TASK:
From the listing below, select every line where the word "joints" appears.

MATERIAL FOR THE TASK:
·····

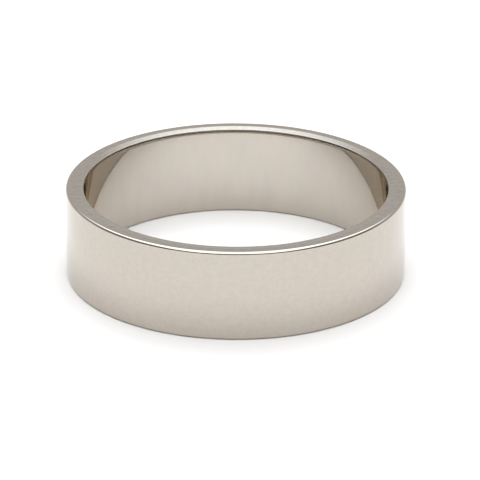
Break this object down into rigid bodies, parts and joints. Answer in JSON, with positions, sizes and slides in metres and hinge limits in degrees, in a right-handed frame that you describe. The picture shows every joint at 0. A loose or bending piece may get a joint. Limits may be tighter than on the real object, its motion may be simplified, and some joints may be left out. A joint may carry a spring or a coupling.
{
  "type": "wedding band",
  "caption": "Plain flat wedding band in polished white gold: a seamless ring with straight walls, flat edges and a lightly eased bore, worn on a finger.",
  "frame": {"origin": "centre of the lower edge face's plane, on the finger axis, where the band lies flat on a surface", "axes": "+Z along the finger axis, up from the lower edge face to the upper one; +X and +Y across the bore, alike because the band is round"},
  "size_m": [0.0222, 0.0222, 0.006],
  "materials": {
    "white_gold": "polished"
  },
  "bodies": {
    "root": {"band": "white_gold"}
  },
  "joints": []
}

·····

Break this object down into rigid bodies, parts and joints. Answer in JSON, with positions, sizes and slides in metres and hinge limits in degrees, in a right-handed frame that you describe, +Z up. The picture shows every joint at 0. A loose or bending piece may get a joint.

·····

FULL OUTPUT:
Break this object down into rigid bodies, parts and joints. Answer in JSON, with positions, sizes and slides in metres and hinge limits in degrees, in a right-handed frame that you describe. The picture shows every joint at 0. A loose or bending piece may get a joint. Limits may be tighter than on the real object, its motion may be simplified, and some joints may be left out. A joint may carry a spring or a coupling.
  "joints": []
Break this object down into rigid bodies, parts and joints. Answer in JSON, with positions, sizes and slides in metres and hinge limits in degrees, in a right-handed frame that you describe, +Z up. The picture shows every joint at 0. A loose or bending piece may get a joint.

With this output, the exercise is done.